Understanding the core concepts behind YOLO (You Only Look Once) object detection is essential for mastering how it revolutionizes object detection tasks, particularly in terms of speed and accuracy. Let's delve deeper into the intricacies of YOLO, the concept of bounding boxes, and the crucial metric of Intersection Over Union (IoU).

### Deep Dive into YOLO Object Detection

YOLO fundamentally changes the object detection landscape by treating the task as a single regression problem from image pixels to bounding box coordinates and class probabilities. This approach contrasts sharply with traditional methods, which typically involve a two-step process: first proposing candidate regions (region proposals) and then classifying each region into various categories.

#### How YOLO Works:

1. **Single Convolutional Network:** YOLO uses a single convolutional network to predict multiple bounding boxes and class probabilities for those boxes simultaneously. This end-to-end training and prediction model dramatically increases the speed of detection.

2. **Spatial Division of Images:** The image is divided into an $(S×S$) grid, and for each grid cell, YOLO predicts $(B$) bounding boxes and confidence scores for those boxes. Confidence reflects the accuracy of the bounding box and the probability that the box contains a specific object.

3. **Class Probabilities:** Alongside bounding box predictions, YOLO also predicts class probabilities for each grid cell, irrespective of the number of boxes $(B$).

#### Advantages:

**Speed:** By simplifying the detection into a single network forward pass, YOLO achieves remarkable speed, making it suitable for real-time applications.

**Global Context:** Unlike region proposal-based methods, YOLO sees the entire image during training and test time, allowing it to implicitly encode contextual information about classes.

### The Concept of Bounding Boxes

Bounding boxes are pivotal in object detection, serving as the basic element for localizing objects within an image. A bounding box is defined by four parameters: the $(x$) and $(y$) coordinates of the upper-left corner, and the width $(w$) and height $(h$) of the rectangle. These parameters enable the precise localization and identification of objects in an image, from a simple person to complex scenes with multiple interacting objects

#### Challenges with Bounding Boxes:

**Accuracy:** Precisely predicting the size and location of bounding boxes is challenging, especially with objects of varying scales and orientations.

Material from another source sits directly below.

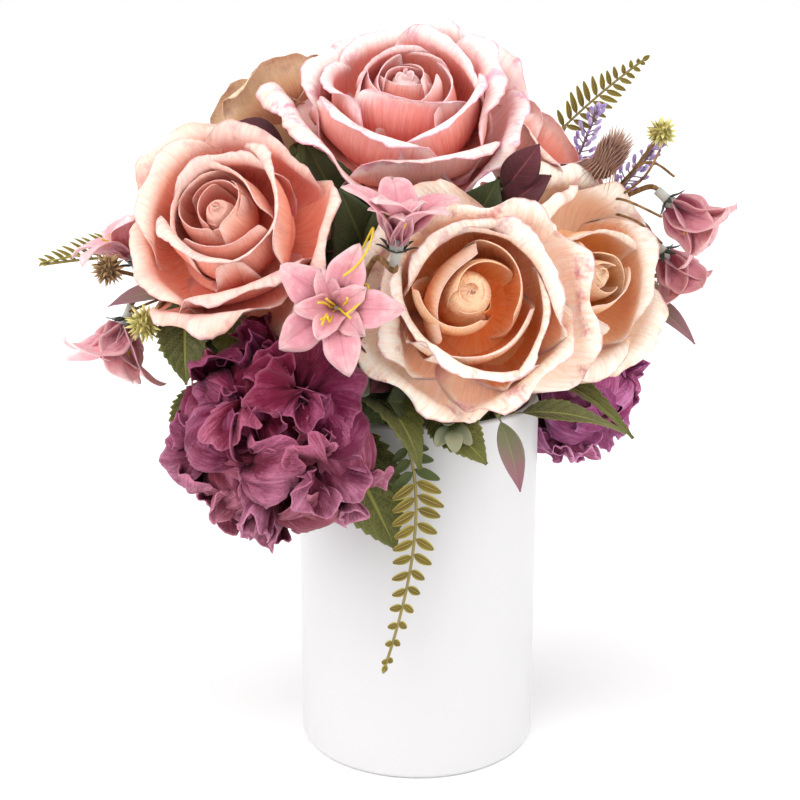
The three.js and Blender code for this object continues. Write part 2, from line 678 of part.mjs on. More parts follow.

**Overlap:** In densely populated scenes, handling overlapping boxes requires careful consideration, often addressed through techniques like Non-Maximum Suppression (NMS).

### Intersection Over Union (IoU)

IoU is a fundamental metric in object detection used to quantify the accuracy of a predicted bounding box against the ground truth. It is defined as the ratio of the area of overlap between the predicted bounding box and the ground truth box to the area of their union.

#### IoU Calculation:

$$
\text{IoU} = \frac{\text{Area of Overlap}}{\text{Area of Union}}
$$



#### Importance of IoU:

**Performance Evaluation:** IoU provides a clear and straightforward measure to evaluate and compare the performance of object detection models.

**Training Optimization:** By integrating IoU into the loss function, models can be trained more effectively to predict accurate bounding boxes.

#### Challenges and Solutions:

**Small Objects:** Detecting small objects can be difficult due to their limited presence in the image. Strategies like using higher resolution input images or focusing on specific layers of the network that retain fine-grained details can help.

**Class Imbalance:** Some classes might be overrepresented in the training data. Techniques such as focal loss or oversampling smaller classes can mitigate this issue.

In summary, the YOLO object detection system, with its innovative approach to bounding box prediction and class probability estimation, coupled with the critical metric of IoU, presents a powerful tool for real-time, accurate object detection across a wide range of applications. Understanding these concepts deeply not only aids in leveraging YOLO's full potential but also in navigating the challenges inherent in object detection tasks.